Starting at the line that contains "Reconstruct the object", reproduce each line exactly up to and including the line that contains "# The front, where". Reproduce nothing else.
%%
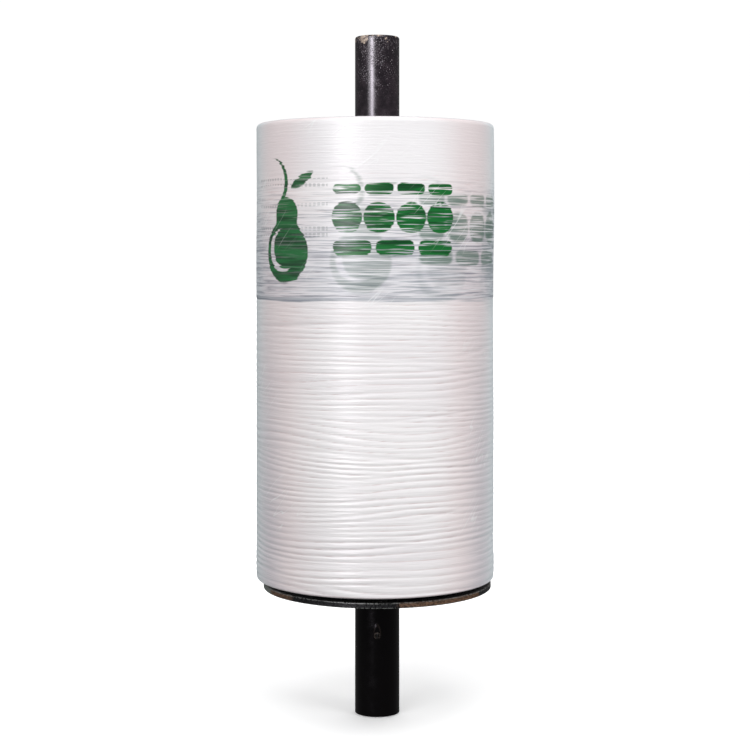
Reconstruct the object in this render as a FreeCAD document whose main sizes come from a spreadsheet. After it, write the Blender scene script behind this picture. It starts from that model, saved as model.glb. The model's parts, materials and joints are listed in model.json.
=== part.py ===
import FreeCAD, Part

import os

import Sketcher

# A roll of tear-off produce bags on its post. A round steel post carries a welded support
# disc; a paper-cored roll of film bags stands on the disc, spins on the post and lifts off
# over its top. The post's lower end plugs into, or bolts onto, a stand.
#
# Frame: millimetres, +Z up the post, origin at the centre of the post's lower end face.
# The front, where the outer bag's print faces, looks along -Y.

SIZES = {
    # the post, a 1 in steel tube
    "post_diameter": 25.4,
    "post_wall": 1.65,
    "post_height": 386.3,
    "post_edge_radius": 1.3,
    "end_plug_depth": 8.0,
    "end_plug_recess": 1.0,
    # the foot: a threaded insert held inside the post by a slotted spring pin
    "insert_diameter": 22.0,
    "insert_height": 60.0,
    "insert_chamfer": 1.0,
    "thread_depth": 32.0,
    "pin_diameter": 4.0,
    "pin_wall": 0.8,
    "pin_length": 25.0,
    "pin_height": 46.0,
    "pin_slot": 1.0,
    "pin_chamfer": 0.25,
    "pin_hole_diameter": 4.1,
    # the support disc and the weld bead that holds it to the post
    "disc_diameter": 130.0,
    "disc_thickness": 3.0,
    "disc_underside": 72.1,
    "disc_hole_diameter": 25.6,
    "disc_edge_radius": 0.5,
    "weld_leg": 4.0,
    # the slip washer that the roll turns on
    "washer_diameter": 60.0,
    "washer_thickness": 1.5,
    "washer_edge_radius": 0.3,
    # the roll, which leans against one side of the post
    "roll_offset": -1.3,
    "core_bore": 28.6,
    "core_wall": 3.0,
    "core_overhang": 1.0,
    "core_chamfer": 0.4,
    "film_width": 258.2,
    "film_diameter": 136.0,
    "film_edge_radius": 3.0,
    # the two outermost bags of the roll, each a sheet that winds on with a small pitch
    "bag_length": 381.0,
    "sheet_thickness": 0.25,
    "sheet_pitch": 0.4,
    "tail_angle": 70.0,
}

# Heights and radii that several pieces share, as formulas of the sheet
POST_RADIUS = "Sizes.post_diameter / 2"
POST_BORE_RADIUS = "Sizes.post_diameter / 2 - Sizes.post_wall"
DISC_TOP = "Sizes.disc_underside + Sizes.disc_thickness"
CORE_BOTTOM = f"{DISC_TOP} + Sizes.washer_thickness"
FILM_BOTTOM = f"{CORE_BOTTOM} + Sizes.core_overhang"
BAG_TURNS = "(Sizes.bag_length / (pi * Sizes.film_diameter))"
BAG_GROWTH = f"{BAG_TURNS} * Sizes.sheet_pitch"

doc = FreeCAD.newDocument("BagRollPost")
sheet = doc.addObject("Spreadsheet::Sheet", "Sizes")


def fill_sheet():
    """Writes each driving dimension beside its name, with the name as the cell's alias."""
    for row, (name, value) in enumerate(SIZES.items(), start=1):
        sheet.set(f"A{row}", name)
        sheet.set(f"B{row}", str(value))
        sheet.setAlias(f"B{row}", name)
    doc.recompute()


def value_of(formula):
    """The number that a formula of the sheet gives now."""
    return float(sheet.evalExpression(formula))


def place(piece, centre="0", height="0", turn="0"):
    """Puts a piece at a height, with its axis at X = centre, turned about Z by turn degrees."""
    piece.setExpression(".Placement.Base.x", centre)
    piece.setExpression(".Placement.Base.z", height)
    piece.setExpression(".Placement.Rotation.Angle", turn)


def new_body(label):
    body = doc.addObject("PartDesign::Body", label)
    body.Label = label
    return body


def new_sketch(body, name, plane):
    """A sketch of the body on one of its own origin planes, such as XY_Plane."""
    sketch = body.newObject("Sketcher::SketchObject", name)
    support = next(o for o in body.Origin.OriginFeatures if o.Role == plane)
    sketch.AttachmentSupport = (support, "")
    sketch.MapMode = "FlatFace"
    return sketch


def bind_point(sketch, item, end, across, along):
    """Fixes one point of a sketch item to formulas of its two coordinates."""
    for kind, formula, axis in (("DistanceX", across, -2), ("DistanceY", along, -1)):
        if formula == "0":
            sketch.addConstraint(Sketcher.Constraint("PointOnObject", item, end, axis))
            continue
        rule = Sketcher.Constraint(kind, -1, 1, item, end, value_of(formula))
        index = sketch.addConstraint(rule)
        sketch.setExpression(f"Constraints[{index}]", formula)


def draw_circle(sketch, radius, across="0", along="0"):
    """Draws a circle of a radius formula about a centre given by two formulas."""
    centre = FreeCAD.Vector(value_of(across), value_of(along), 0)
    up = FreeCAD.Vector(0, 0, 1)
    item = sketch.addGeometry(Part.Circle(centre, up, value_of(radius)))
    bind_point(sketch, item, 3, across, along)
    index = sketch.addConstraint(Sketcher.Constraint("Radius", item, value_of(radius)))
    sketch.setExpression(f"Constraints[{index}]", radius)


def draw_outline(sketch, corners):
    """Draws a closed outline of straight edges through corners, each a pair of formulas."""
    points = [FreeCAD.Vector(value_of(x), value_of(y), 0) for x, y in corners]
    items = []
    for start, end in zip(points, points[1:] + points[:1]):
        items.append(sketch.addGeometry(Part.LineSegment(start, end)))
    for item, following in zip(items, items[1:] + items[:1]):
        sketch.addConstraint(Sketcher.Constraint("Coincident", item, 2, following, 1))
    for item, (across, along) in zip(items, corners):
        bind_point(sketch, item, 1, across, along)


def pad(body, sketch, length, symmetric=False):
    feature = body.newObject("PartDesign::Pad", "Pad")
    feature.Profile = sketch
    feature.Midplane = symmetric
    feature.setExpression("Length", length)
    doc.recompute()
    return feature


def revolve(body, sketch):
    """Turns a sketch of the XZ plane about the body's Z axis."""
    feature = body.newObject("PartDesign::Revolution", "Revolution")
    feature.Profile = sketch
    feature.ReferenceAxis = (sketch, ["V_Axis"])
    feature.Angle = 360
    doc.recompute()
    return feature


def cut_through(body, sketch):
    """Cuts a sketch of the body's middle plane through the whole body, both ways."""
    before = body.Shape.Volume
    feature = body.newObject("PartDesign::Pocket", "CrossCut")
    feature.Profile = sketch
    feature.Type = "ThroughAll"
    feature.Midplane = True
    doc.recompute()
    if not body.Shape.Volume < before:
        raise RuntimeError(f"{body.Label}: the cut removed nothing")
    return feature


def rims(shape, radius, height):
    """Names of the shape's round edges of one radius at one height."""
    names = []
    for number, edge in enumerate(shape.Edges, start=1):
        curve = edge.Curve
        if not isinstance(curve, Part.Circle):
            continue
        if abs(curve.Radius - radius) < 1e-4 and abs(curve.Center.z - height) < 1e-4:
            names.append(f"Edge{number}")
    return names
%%
%%
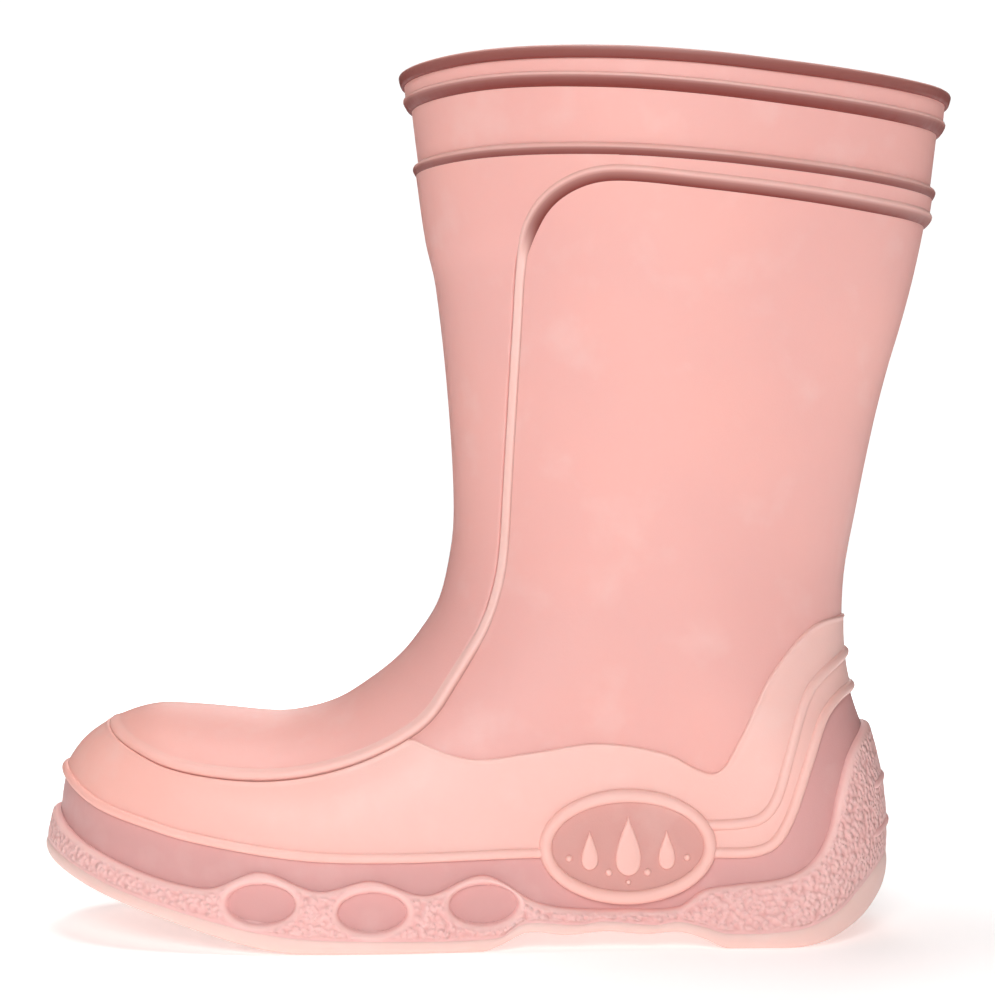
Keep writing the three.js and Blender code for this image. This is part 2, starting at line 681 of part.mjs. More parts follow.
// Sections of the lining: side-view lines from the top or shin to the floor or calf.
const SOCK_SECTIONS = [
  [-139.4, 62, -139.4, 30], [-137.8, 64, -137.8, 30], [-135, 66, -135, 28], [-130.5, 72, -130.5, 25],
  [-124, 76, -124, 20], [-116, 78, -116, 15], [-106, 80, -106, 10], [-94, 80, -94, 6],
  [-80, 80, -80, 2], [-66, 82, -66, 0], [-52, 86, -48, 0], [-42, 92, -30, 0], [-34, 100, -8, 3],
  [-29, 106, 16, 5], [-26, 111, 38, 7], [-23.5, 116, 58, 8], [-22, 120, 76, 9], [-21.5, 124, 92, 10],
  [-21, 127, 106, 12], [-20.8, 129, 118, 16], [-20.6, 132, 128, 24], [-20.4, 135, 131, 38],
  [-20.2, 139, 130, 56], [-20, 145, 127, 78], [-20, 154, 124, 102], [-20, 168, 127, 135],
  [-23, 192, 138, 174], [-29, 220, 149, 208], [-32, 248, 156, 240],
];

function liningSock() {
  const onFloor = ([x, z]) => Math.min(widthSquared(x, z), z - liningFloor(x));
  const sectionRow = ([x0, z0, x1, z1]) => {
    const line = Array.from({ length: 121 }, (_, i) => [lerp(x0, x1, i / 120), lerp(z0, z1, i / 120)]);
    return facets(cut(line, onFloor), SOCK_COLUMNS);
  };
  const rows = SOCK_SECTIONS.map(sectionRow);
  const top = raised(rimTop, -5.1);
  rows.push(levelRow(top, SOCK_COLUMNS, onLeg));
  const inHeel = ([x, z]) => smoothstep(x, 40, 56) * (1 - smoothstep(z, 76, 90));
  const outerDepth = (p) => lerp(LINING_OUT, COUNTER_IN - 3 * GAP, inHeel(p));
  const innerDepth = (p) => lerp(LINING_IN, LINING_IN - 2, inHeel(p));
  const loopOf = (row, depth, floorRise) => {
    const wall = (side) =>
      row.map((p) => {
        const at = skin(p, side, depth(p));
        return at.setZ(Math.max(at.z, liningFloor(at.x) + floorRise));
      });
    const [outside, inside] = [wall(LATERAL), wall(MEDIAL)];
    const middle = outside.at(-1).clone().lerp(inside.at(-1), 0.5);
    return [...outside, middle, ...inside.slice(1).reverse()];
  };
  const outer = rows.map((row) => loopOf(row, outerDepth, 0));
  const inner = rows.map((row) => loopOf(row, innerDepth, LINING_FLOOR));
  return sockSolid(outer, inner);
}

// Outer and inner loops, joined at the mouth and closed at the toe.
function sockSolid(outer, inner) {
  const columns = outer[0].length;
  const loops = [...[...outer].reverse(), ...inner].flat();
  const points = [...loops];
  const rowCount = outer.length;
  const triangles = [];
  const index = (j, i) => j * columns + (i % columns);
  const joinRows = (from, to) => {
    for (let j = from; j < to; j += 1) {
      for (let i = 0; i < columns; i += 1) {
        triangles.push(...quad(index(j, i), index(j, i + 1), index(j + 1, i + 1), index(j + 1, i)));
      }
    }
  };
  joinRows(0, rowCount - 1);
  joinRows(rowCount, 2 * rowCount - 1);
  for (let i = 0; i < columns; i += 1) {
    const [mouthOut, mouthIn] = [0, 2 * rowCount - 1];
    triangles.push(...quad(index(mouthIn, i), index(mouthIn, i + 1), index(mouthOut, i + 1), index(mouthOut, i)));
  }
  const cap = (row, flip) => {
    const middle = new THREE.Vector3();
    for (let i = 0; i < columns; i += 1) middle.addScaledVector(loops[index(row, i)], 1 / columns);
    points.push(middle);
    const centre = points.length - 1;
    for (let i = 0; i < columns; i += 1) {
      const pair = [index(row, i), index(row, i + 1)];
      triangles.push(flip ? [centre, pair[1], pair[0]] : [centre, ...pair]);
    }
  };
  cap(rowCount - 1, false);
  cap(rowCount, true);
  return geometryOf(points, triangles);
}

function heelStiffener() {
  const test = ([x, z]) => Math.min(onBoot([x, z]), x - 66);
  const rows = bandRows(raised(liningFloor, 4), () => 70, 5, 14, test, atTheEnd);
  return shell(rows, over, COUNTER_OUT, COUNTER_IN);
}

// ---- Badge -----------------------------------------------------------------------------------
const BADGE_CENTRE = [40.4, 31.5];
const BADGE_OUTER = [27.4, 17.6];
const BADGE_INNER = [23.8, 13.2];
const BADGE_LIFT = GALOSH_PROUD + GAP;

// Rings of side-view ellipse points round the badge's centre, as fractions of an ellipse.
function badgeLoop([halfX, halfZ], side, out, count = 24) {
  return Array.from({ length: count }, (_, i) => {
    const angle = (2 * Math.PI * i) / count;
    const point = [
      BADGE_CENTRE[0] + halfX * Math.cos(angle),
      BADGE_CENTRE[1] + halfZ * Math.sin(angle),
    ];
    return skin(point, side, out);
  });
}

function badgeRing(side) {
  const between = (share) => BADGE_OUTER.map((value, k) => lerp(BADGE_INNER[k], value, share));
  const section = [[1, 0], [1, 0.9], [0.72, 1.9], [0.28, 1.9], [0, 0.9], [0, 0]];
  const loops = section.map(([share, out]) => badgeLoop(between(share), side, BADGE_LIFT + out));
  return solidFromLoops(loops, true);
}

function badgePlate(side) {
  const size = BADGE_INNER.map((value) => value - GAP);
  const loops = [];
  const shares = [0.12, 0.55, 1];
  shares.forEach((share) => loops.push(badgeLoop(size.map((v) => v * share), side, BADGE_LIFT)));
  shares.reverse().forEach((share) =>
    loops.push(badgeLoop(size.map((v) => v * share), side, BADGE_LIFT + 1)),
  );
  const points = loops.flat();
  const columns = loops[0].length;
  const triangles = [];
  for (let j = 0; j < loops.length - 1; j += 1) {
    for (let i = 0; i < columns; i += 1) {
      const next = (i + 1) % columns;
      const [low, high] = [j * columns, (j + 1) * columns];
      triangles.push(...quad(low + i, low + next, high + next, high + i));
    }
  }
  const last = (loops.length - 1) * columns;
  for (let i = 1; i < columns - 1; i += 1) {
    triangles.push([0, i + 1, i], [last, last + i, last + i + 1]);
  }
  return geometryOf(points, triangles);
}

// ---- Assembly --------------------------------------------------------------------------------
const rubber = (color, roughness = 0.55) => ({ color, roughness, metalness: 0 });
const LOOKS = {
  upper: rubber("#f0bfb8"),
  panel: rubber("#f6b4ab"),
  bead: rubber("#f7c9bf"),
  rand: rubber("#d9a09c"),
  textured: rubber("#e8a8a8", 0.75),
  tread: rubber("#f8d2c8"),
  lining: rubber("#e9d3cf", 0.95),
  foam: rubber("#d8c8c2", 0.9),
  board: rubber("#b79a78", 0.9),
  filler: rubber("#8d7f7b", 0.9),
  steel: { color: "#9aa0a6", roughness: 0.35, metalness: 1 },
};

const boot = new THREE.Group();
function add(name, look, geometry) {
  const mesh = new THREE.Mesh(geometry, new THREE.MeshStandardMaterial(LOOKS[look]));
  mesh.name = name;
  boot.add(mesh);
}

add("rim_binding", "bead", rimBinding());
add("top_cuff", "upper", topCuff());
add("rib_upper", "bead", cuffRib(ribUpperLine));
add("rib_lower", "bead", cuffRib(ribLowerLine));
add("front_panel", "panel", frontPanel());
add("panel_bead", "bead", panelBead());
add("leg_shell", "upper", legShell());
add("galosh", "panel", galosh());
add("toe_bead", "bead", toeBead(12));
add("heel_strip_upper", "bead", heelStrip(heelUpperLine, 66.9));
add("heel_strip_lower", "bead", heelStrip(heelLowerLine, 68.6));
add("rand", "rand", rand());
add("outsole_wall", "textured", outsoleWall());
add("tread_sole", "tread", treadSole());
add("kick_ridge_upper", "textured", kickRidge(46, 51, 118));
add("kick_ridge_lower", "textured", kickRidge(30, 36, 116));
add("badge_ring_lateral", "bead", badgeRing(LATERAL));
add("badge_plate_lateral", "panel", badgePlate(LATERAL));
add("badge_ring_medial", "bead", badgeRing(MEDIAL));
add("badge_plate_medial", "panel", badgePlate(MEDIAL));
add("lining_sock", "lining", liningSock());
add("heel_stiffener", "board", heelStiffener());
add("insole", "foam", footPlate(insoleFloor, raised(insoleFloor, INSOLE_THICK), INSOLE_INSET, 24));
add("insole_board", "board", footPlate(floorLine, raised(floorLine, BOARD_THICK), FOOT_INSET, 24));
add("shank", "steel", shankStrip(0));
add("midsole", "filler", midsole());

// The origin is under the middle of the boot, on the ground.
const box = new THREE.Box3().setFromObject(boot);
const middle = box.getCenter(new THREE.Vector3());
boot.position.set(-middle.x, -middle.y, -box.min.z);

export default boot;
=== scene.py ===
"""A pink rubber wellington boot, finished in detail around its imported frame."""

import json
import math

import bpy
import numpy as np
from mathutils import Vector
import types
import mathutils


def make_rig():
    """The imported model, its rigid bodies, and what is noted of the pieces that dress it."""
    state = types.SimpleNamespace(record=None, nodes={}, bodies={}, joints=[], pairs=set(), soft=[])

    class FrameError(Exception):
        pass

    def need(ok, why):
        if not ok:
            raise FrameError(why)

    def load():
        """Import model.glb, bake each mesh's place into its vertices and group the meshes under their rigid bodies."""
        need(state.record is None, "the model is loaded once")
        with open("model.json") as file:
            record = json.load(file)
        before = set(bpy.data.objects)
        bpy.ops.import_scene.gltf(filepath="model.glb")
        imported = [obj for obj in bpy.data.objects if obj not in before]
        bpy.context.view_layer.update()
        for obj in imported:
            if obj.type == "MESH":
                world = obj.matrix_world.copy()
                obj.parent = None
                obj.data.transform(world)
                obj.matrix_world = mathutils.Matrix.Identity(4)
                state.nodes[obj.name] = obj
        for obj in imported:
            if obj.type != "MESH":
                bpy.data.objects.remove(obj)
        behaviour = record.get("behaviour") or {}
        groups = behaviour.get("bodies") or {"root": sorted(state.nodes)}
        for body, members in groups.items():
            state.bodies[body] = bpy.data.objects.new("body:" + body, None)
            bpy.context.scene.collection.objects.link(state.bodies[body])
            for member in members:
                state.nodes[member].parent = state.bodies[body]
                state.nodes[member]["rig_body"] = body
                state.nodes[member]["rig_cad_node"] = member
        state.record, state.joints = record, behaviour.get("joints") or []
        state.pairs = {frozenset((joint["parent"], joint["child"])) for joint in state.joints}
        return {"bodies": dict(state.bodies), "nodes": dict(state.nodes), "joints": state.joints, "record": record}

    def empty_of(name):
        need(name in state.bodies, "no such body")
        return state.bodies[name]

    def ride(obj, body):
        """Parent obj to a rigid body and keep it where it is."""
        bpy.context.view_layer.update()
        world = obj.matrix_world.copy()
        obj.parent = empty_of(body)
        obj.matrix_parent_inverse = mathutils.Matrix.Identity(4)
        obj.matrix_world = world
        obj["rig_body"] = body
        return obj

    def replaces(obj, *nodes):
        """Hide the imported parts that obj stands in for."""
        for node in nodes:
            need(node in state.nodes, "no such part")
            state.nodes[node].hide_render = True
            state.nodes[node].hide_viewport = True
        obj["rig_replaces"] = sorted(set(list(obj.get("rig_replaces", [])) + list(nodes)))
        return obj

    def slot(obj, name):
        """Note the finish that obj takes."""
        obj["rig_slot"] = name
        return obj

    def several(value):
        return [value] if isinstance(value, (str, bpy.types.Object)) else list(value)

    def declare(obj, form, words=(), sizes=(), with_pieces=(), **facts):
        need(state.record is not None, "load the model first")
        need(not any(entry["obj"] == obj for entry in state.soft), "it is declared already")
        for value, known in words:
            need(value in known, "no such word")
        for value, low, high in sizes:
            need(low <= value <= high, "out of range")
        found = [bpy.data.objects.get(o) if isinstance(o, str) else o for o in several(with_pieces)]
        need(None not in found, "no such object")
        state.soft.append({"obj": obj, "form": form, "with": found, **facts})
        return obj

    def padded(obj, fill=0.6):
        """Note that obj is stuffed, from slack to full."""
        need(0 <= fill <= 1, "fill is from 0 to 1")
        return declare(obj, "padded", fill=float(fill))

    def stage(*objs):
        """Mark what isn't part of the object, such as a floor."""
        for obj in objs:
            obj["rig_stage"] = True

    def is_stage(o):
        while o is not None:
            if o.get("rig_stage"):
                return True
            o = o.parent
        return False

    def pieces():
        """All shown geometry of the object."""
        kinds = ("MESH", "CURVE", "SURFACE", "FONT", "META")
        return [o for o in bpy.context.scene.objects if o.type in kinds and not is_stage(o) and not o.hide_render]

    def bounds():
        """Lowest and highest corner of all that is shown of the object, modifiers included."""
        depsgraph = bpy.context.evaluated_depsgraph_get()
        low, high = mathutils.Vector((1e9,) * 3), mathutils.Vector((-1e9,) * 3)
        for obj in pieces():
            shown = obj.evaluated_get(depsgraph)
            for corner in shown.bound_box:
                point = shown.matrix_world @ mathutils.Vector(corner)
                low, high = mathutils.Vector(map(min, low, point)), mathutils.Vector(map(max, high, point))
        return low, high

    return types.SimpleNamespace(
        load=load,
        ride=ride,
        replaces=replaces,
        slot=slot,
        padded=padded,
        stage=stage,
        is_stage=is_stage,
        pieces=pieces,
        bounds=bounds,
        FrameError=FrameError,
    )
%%
### SOLUTION TO THE EXERCISE
Reconstruct the object in this render as a FreeCAD document whose main sizes come from a spreadsheet. After it, write the Blender scene script behind this picture. It starts from that model, saved as model.glb. The model's parts, materials and joints are listed in model.json.
=== part.py ===
import FreeCAD, Part

import os

import Sketcher

# A roll of tear-off produce bags on its post. A round steel post carries a welded support
# disc; a paper-cored roll of film bags stands on the disc, spins on the post and lifts off
# over its top. The post's lower end plugs into, or bolts onto, a stand.
#
# Frame: millimetres, +Z up the post, origin at the centre of the post's lower end face.
# The front, where the outer bag's print faces, looks along -Y.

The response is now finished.